I’ve been using my Libguides more often. More for the Common Core Modules that we repeat every year. It is easier to add new links, like the Cultural Institute gallery I created, to already existing units than trying to remember from one year to the next what resources I have used. “My Favorites” list was getting ridiculous.
As I learn these new programs, I am very aware how much time is required to survey new technology. Some are accessible for my students, some are not. Some I would love to use but are blocked by the district. The vetting process takes time and I am glad I get PD credit because otherwise I would feel like I was just surfing endlessly and oft times for naught!
I just spent WAAYY too much time in Google Cultural Institute! I will definitely use the Civil Rights gallery next year for either MLK or Black History month. Great resource. For my project, I created a gallery to align with Lightning Thief.
Google Cultural Institute Lightning Thief Gallery
I envision referencing the statues, analyzing the symbolism and comparing to text. Obviously this could have been done with Google images and PPT but using Cultural Institute saves time in curating copyright free images and finding appropriate text to match the image.

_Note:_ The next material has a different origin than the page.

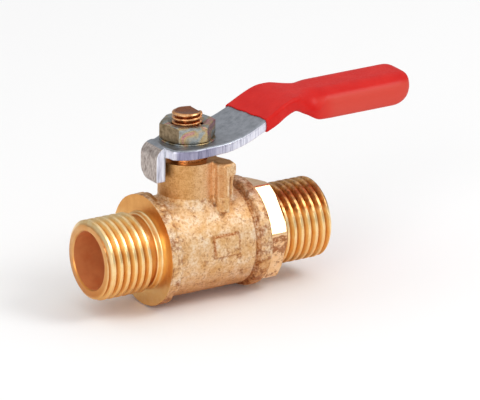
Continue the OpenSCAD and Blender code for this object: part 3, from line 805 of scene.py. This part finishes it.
def valve_body(mats):
    """Cast body with its turned inlet stub."""
    grid = Grid((-8.7, -9.6, -9.6), (11.5, 9.6, 14.9), 0.13)
    x, y, z = grid.x, grid.y, grid.z
    radius = np.hypot(y, z)
    solid = cast_field(grid)
    solid = np.maximum(solid, np.maximum(FLANGE_X - x, x - BODY_END))
    solid = np.maximum(solid, z - NECK_TOP)
    chamber = np.maximum(radius - CHAMBER_R, slab(x, -CHAMBER_X, 7.5))
    cap_bore = np.maximum(radius - CAP_BORE_R, slab(x, CAP_BORE_X, 13))
    well = np.maximum(np.hypot(x, y) - 4.05, slab(z, 0, CEILING))
    stem_bore = np.maximum(np.hypot(x, y) - NECK_BORE_R, slab(z, 0, 20))
    for hollow in (chamber, cap_bore, well, stem_bore):
        solid = np.maximum(solid, -hollow)
    body = grid.mesh("valve_body", solid)
    root = THREAD_R - THREAD_DEPTH
    end_x, boss_x = BODY_LO[0], FLANGE_X - BOSS_W
    relief_x = boss_x - RELIEF_W
    envelope = [(end_x, THREAD_R - END_CHAMFER - 0.25), (end_x + END_CHAMFER, THREAD_R),
                (relief_x - 0.25, THREAD_R), (relief_x, root), (boss_x - 0.02, root),
                (boss_x, BOSS_R - 0.12), (boss_x + 0.12, BOSS_R), (FLANGE_X - 0.3, BOSS_R),
                (FLANGE_X - 0.15, BOSS_R + 0.05), (FLANGE_X - 0.04, BOSS_R + 0.16),
                (FLANGE_X, BOSS_R + 0.3), (FLANGE_X + 0.5, BOSS_R + 0.3)]
    inlet = stub("inlet", envelope, (end_x, relief_x), INLET_CREST_X)
    combine(body, inlet, "UNION")
    combine(body, bore_tool(BODY_LO[0], -1, -6.0), "DIFFERENCE")
    paint(body, mats, body_materials(body))
    return shade(body, 38)


# ======== End cap ========
def hex_field(u, v, flats, turn):
    """Distance in a plane to a hexagon of that width across its flats."""
    sides = [u * math.cos(turn + k * math.pi / 3) + v * math.sin(turn + k * math.pi / 3)
             for k in range(6)]
    return np.maximum.reduce([np.broadcast_to(s, np.broadcast(u, v).shape) for s in sides]) - flats / 2


def end_cap(mats):
    """Hexagon with its spigot in the body and its turned outlet stub."""
    grid = Grid((10.4, -9.3, -9.3), (14.7, 9.3, 9.3), 0.09)
    x, y, z = grid.x, grid.y, grid.z
    radius = np.hypot(y, z)
    turn = math.pi / 6 - HEX_TURN
    hexagon = hex_field(y, z, HEX_AF, turn)
    corner_r = HEX_AF / 2 / math.cos(math.pi / 6)
    chamfer = (radius - corner_r + HEX_CHAMFER * 1.6) * 0.53 + (x - HEX_END) * 0.85
    dents = 0.02 * grid.noise(0.8, 21) + 0.012 * grid.noise(0.4, 22)
    solid = round_max(hexagon + dents, slab(x, 10.7, HEX_END), 0.12)
    solid = np.maximum(solid, chamfer)
    solid = np.maximum(solid, radius - corner_r + 0.12)
    cap = grid.mesh("end_cap", solid)
    spigot = [(0, SEAT_HI[0]), (SPIGOT_R, SEAT_HI[0]), (SPIGOT_R, SPIGOT_END), (0, SPIGOT_END)]
    combine(cap, lathe("spigot", spigot), "UNION")
    root = THREAD_R - THREAD_DEPTH
    end_x, relief_x = CAP_HI[0], HEX_END + OUTLET_RELIEF_W
    round_r = OUTLET_CHAMFER
    envelope = [(13.4, root + 0.15), (HEX_END + 0.05, root + 0.15), (HEX_END + 0.1, root),
                (relief_x, root), (relief_x + 0.25, THREAD_R), (end_x - round_r, THREAD_R)]
    envelope += [(end_x - round_r * (1 - math.sin(a)), THREAD_R - round_r * (1 - math.cos(a)))
                 for a in np.radians([15, 30, 45, 60, 75, 90])]
    outlet = stub("outlet", envelope, (relief_x, end_x), OUTLET_CREST_X)
    combine(cap, outlet, "UNION")
    combine(cap, bore_tool(CAP_HI[0], 1, SEAT_HI[0] - 1), "DIFFERENCE")
    centre = face_data(cap)[0]
    index = np.zeros(len(centre), np.int32)
    index[centre[:, 0] < HEX_END + 0.02] = 1
    index[np.hypot(centre[:, 1], centre[:, 2]) < BORE_R + 0.02] = 2
    paint(cap, mats, index)
    return shade(cap, 38)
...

Additionally, viewing other galleries can inspire another project or simply be a joy to look at.
And now I will add my gallery to my 6th grade Libguide…
I reviewed Common Sense curriculum for k-2. Although I could use the initial video “going Places Online” with k-2 students, the 15 question assessment is more appropriate for my 1st and 2nd graders and would have to be done on the smartboard as a group with my 1st graders since the language skills required is pretty high. Although I would love to review the second lesson using alphabetical order with kindergarteners, I don’t have a printer in the library so it would make the activity difficult to complete. Loved the Keep it Private lesson mainly because it introduces them to new/safe online game sites Scholastic and Lego especially. It’s somewhat confusing that Common Sense specifically includes parent’s address as something private and NOT to be shared and then Lego site requests this same information. A little confusing. Probably the teacher should clarify that parents should be asked before email information is provided. I’ve already decided to include unit 1 K-2 in my upcoming lessons.
I think digital citizenship is more easily taught in primary and intermediate grades. By the time my students have reached 6th grade, they’ve already been exposed to a myriad of inappropriate material and most of the teaching material is too “cheesy” (their word not mine) and easily ridiculed. They don’t even see their own gossiping behavior as bullying. I have been keeping an eye on “Internet ruined my Life” TV show as a possible teaching tool. Many of my students know Catfish the TV show and comment on how incredible it is that these individuals lie to such a great extent and that profiles cannot be believed. Although I don’t condone 11 year olds watching Catfish, it does allow for a lively discussion about healthy skepticism and how people choose to present themselves.
I’ve been collecting articles wherein there are actual consequences for inappropriate behavior. Students suspended for a year for posting bullying video Most of the time, felony charges are dropped, but extended school suspensions and death threats to families of cyberbullies is commonly reported. I am trying to build a “reality check” lesson for my 6th graders but still remain mindful of sensitive subject matter. It’s still a work in progress.
I have used the cyberbullying questionnaire from http://www.stopcyberbullying.org and had my students complete it anonymously. Most of my 4th and 5th graders will score well but there is always a handful of students who fall in the cyberbully realm and not so ironically admit it freely and even boastfully. Again, the questionnaire provides a lively and very animated discussion about online behavior and how to respond to it. Conclusion: this is an ongoing discussion. The laws are not definitive and the pushback is on the school systems to institute policies to safeguard against cyberbullying. I am currently taking DASA training but even that fall short of definitive guidelines. It’s imperative that teachers keep abreast of new cases and legal outcomes.